(AIM):
Extract the lines between the ones holding "for thing in" and "for node in", inclusive, exactly as written and nothing more.

(RECORDS TO PROCESS):
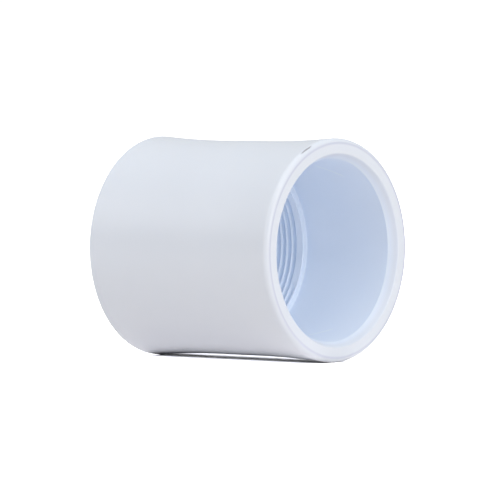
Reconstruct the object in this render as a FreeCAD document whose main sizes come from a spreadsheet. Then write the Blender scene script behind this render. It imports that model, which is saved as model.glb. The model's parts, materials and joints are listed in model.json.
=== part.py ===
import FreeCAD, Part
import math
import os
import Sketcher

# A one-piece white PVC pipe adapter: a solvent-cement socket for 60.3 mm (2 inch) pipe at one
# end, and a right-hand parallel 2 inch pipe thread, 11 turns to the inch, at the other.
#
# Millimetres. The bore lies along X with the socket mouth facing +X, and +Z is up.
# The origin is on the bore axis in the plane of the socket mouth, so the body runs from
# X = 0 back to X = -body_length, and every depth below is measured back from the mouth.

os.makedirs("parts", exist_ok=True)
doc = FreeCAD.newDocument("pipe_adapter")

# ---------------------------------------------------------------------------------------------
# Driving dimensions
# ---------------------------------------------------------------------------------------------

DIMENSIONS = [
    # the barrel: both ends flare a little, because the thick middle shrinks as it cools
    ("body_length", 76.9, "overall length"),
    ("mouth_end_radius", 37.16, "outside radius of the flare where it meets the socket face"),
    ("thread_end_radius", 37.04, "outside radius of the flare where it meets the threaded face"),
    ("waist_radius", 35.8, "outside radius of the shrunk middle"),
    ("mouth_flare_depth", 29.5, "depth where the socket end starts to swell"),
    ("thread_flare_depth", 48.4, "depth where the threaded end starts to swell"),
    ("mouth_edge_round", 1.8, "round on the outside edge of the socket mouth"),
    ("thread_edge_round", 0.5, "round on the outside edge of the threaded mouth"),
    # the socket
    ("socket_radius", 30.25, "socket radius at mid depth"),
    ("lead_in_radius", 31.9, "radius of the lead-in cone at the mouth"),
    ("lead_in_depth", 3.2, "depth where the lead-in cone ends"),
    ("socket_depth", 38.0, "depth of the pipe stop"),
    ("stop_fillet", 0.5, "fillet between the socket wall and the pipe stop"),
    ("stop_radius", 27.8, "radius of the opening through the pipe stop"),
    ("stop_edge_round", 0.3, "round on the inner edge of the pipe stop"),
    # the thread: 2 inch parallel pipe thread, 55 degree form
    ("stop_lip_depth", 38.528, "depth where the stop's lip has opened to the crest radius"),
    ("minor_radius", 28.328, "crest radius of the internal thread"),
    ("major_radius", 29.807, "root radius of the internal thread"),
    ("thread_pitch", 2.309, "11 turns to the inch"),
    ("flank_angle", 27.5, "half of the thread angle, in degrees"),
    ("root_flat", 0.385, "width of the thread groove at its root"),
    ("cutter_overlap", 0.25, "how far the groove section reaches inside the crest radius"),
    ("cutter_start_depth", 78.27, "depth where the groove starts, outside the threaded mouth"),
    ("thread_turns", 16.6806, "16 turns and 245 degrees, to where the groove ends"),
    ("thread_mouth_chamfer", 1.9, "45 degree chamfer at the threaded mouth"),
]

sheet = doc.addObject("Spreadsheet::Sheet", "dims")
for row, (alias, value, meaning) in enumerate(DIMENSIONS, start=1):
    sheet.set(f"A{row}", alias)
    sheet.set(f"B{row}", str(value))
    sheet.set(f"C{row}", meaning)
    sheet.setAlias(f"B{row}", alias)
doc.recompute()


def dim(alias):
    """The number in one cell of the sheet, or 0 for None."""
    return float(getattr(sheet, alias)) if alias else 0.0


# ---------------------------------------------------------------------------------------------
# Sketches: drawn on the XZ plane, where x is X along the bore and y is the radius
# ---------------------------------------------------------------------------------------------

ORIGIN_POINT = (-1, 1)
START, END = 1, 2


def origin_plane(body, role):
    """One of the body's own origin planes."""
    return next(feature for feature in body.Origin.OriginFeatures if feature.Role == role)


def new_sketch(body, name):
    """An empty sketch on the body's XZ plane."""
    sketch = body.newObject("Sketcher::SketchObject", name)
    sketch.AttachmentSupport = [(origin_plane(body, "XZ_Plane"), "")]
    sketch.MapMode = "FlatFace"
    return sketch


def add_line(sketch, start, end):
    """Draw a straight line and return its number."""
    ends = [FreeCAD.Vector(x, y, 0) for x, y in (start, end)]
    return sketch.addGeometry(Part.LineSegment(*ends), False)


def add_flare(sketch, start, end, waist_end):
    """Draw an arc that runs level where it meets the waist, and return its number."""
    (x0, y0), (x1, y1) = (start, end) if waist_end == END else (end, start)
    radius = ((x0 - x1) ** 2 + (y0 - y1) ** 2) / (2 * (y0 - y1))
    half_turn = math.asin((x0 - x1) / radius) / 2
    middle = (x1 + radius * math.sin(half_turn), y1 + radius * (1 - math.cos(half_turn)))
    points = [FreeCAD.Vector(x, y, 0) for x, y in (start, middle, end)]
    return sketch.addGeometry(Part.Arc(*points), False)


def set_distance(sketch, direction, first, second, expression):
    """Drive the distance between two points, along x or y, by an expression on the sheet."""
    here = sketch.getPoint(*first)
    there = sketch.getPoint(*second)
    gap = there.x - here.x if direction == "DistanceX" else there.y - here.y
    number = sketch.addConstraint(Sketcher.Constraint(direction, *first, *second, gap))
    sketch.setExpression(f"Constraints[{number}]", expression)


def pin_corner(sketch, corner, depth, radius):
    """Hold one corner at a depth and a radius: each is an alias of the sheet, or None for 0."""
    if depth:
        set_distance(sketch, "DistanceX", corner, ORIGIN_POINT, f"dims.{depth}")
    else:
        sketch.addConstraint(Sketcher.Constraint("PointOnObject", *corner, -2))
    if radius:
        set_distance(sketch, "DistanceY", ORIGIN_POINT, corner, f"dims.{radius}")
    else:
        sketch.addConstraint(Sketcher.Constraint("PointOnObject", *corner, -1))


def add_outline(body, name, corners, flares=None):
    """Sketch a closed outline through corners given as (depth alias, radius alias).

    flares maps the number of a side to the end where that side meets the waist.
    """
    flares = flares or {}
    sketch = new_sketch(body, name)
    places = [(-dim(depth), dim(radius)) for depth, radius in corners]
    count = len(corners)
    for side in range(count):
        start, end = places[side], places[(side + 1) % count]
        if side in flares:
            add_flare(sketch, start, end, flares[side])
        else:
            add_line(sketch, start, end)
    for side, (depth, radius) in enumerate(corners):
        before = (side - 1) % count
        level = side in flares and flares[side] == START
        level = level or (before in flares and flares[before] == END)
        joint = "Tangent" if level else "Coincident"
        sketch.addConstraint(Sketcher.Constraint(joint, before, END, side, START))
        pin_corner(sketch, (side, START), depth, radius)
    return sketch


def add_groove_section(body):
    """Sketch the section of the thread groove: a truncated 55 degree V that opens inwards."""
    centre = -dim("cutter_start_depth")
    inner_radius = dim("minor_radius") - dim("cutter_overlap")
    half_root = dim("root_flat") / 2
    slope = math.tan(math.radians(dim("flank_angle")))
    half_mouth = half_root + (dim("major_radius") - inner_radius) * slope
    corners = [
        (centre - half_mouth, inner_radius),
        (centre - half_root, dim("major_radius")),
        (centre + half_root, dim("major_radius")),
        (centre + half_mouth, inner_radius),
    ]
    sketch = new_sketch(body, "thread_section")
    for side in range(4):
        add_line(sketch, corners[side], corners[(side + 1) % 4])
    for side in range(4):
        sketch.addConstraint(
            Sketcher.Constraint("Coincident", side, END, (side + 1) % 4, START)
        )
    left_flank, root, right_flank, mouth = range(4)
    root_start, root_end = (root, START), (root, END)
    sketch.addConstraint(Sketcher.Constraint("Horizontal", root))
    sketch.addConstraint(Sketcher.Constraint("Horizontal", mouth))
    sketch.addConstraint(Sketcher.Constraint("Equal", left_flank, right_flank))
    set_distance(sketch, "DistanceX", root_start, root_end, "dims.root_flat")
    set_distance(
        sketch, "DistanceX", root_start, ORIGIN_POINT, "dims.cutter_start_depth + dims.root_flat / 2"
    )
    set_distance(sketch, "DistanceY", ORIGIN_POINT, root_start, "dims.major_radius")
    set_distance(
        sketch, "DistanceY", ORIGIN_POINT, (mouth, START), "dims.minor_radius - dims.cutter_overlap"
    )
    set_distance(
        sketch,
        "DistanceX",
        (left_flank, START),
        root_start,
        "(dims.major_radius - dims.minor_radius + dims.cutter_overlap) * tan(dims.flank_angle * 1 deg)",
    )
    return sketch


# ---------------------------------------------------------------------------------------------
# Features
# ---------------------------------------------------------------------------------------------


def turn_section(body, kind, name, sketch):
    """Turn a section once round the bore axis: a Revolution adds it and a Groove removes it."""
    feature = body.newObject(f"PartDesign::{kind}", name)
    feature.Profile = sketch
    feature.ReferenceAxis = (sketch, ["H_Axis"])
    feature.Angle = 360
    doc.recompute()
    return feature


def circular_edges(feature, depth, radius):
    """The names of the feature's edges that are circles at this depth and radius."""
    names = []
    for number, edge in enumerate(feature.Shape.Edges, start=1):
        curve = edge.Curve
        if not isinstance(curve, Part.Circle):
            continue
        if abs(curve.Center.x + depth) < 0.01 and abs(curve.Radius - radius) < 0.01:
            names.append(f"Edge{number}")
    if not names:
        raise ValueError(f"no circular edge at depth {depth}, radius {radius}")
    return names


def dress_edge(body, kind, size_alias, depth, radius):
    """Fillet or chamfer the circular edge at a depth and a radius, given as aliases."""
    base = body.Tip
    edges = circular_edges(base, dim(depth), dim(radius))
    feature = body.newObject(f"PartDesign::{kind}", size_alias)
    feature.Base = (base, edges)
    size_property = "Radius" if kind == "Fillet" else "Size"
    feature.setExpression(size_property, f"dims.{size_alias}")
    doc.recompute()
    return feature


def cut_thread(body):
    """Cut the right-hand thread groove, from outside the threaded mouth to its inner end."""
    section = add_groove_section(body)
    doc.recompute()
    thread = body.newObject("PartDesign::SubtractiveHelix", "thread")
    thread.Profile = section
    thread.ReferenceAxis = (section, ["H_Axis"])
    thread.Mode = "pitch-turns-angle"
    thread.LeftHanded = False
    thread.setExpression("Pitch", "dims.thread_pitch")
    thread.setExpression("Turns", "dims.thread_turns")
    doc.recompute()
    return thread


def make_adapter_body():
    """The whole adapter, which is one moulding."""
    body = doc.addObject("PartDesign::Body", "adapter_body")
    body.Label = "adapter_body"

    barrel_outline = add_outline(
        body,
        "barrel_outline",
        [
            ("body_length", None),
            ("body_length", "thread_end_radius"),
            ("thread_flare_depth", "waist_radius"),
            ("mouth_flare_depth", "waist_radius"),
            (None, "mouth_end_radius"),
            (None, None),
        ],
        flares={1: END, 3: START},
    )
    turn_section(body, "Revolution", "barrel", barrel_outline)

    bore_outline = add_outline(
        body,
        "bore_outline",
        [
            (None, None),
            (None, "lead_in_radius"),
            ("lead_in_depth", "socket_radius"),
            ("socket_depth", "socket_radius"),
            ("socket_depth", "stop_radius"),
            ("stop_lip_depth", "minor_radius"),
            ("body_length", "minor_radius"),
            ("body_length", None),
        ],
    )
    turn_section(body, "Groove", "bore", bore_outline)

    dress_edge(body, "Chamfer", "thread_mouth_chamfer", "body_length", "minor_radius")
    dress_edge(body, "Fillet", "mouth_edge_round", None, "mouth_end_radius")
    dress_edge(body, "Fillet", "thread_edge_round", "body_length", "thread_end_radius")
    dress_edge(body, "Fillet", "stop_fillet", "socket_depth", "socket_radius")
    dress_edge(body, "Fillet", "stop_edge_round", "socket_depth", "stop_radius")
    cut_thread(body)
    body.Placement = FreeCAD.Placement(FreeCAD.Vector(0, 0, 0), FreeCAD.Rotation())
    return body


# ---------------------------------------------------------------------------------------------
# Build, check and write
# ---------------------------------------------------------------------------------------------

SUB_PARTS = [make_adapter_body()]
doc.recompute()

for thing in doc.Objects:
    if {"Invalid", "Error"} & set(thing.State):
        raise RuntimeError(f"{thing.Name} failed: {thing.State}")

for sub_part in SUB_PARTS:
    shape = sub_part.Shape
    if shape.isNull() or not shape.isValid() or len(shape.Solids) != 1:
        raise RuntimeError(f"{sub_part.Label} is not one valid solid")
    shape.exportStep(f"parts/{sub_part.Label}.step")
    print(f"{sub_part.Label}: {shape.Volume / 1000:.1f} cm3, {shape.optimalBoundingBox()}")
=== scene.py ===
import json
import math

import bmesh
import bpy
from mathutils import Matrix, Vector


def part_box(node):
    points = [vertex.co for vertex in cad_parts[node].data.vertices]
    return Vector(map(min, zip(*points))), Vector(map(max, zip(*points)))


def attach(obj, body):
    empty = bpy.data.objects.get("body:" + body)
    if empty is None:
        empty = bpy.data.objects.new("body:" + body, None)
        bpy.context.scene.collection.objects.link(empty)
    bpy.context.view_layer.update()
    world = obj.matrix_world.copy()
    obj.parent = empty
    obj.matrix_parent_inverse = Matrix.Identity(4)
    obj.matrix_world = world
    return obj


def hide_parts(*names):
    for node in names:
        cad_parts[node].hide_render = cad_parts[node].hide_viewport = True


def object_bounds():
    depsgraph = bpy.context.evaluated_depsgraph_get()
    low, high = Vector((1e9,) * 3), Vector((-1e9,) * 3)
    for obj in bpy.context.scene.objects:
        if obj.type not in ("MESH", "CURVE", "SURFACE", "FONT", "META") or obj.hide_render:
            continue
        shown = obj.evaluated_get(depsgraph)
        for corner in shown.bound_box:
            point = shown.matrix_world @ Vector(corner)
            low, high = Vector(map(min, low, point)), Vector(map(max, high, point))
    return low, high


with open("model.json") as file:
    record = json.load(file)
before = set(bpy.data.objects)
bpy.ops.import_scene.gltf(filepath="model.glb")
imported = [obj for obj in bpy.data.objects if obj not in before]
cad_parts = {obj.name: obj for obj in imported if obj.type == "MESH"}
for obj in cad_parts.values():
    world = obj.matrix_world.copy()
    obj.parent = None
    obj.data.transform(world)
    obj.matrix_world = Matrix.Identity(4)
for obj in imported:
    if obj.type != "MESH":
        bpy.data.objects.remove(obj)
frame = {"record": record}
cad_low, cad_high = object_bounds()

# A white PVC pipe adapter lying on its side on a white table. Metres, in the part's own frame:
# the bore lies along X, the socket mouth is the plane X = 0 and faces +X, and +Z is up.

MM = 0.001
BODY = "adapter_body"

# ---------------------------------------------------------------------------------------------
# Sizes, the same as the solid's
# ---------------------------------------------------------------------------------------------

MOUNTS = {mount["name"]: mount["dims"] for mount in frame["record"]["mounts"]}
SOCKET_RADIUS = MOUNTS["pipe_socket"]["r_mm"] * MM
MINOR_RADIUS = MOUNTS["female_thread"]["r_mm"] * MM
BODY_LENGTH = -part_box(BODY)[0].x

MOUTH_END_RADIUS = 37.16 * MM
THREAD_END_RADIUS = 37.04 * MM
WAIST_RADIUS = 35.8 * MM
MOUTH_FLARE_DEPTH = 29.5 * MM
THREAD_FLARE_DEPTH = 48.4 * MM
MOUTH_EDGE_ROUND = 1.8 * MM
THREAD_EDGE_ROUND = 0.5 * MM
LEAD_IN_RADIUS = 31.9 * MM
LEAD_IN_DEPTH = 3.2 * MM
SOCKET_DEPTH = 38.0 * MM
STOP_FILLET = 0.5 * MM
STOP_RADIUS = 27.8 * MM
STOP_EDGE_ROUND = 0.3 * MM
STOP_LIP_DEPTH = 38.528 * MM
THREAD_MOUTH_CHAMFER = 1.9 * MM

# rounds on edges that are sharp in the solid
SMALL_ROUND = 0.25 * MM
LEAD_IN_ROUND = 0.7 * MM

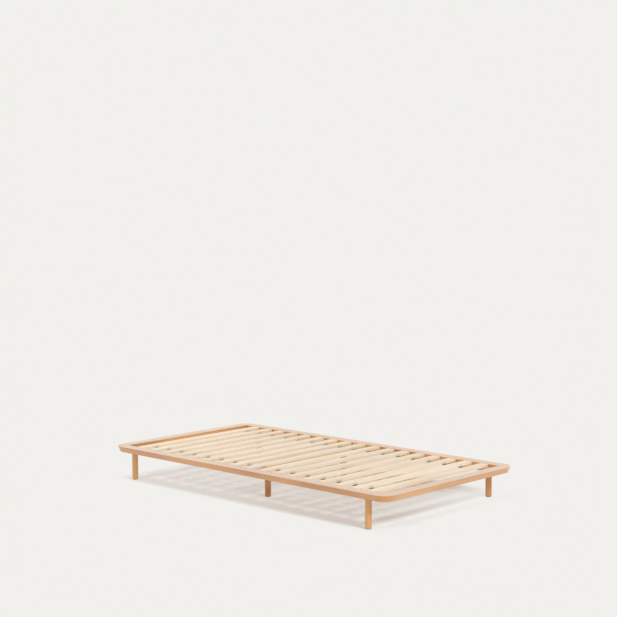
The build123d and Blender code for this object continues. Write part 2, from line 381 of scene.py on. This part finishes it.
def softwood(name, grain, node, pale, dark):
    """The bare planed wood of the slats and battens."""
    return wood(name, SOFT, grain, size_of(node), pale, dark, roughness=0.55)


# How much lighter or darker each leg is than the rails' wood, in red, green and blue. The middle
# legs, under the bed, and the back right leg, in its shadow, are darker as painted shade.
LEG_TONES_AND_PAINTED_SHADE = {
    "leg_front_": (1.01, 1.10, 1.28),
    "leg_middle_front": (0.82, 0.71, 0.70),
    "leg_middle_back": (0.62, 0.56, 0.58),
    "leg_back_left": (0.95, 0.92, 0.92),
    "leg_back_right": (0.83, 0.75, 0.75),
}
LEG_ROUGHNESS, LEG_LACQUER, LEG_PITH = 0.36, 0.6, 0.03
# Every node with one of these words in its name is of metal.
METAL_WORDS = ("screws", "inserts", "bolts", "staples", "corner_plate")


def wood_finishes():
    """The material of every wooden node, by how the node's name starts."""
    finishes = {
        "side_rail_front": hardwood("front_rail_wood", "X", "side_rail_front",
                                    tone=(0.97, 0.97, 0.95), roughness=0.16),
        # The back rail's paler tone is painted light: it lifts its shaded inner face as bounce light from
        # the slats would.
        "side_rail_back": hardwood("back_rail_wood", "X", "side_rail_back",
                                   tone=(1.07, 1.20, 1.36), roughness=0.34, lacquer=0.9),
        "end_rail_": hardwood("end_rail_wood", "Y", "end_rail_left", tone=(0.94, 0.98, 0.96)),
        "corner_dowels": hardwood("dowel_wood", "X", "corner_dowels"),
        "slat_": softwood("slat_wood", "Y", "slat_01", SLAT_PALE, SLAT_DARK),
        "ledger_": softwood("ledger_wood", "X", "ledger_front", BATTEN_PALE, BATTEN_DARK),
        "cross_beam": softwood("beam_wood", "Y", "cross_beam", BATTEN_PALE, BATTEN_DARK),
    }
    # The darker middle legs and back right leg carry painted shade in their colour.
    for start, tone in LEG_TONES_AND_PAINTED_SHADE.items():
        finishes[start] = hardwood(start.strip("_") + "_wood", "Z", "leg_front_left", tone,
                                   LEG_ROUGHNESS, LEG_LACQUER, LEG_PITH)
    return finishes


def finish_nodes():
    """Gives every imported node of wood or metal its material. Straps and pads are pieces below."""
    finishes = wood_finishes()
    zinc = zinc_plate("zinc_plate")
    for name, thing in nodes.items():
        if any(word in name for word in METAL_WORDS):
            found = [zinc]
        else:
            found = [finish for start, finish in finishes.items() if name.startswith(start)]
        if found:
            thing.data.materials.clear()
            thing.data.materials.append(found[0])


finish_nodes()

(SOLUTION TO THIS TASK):
for thing in doc.Objects:
    if {"Invalid", "Error"} & set(thing.State):
        raise RuntimeError(f"{thing.Name} failed: {thing.State}")

for sub_part in SUB_PARTS:
    shape = sub_part.Shape
    if shape.isNull() or not shape.isValid() or len(shape.Solids) != 1:
        raise RuntimeError(f"{sub_part.Label} is not one valid solid")
    shape.exportStep(f"parts/{sub_part.Label}.step")
    print(f"{sub_part.Label}: {shape.Volume / 1000:.1f} cm3, {shape.optimalBoundingBox()}")
=== scene.py ===
import json
import math

import bmesh
import bpy
from mathutils import Matrix, Vector


def part_box(node):
    points = [vertex.co for vertex in cad_parts[node].data.vertices]
    return Vector(map(min, zip(*points))), Vector(map(max, zip(*points)))


def attach(obj, body):
    empty = bpy.data.objects.get("body:" + body)
    if empty is None:
        empty = bpy.data.objects.new("body:" + body, None)
        bpy.context.scene.collection.objects.link(empty)
    bpy.context.view_layer.update()
    world = obj.matrix_world.copy()
    obj.parent = empty
    obj.matrix_parent_inverse = Matrix.Identity(4)
    obj.matrix_world = world
    return obj


def hide_parts(*names):
    for node in names:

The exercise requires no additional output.